Когда выходим, отдаю свой ключ Горбовицу; это чисто символический жест, но собеседник мой отвечает на него со всей серьезностью. Целый день вчера мертвецки трезвым был, но отчего-то теперь только во всем теле вкус нездорового похмелья после прежнего напряжения. Потуги определения ощущений уже их самих создают, и беспорядок в том, и в другом как в средствах самоосуществления. Неужели так и будет всегда? Я старательно собирал себе врагов при посредстве своих мгновенных озарений. Едва только под открытое небо выступаем мы, как первое ощущение - аромат праздника, почти торжества. За забором поодаль собралась толпа любопытных, ближе тех не пускают, какие-то люди распоряжаются и здесь. Едва появляемся, толпа оживает, несколько десятков вытянутых голов за временною оградой, смех, громкие разговоры, в воздухе прокатывается что-то вроде "виват", весьма неслаженно. Слава - игра ощущений, маскирующихся под сладость. Зачем же так? Медицинских противопоказаний не имеется. Огонек безнадежности еще теплится. Издание переработанное и дополненное. Живая хватка.

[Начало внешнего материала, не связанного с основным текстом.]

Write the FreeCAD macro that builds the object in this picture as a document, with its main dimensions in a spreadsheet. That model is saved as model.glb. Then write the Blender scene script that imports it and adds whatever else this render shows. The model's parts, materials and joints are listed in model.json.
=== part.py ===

Бесцветное небо пылит тончайшей, невесомой, холодной моросью, ни дождь и ни ведро. Вьюнок раскрывает надо мной свой шербурский зонтик, некоторые из толпы также стоят под зонтиками, так и идем - впереди Цицерон и Мадонна, Гонзаго и Горбовиц со мною идут рядом. Мадонна с острым стеклом. Смотрю в спину. Под спудом имею только одно наблюдение против них, которому суждено, подобно рыбе, подняться из толщи тяжелых вод. Объяснению позже свершиться, если во взаимности сольются во мне нетерпение мое и злое, жесткое любопытство. И я ни в чем не жду не только выигрыша, но даже самого ожидания выигрыша. And I see a moisture. Довольно торжественно, но изнутри представляется состоящим из пустяков.
- Пронюхали, - бормочет Горбовиц. Завидев нас, толпа устремляется к воротам. Всем хочется увидеть меня вблизи, может, дотронуться до меня или пожать руку. Люди Горбовица едва сдерживают любопытных. Я думаю о том, что должен думать, не забыл ли чего в доме. - Скорее, - шепчет мне Горбовиц, и мы проходим ворота. Люди теснятся буквально в трех или четырех шагах от нас, стараюсь на них не смотреть или смотреть вскользь, на лице моем нет никакой растерянности, это я знаю, но мне все равно себя не увидеть так, как видят они. Человек - инструмент озарений, бормочу я, а у окружающего всего только не выходит беззлобности. В ту же секунду передо мною беззвучно останавливается черный лимузин, сверкающий хромом, и меня одного почти вталкивают в него. Вот как, а я только собирался проголосовать; глядишь, кто-нибудь подвез бы сироту. Нельзя, однако, не оценить отработанности всего действа. Пружины сиденья сразу же вполне принимают меня. Рядом со мною сидит инженер Робинсон. Отношения человека к миру насквозь проникнуты пафосом признательности. Оптимисты особенно хороши в роли обреченных в ловушках религий. И всю жизнь напролет заботящийся о свершениях. Сдерживаясь.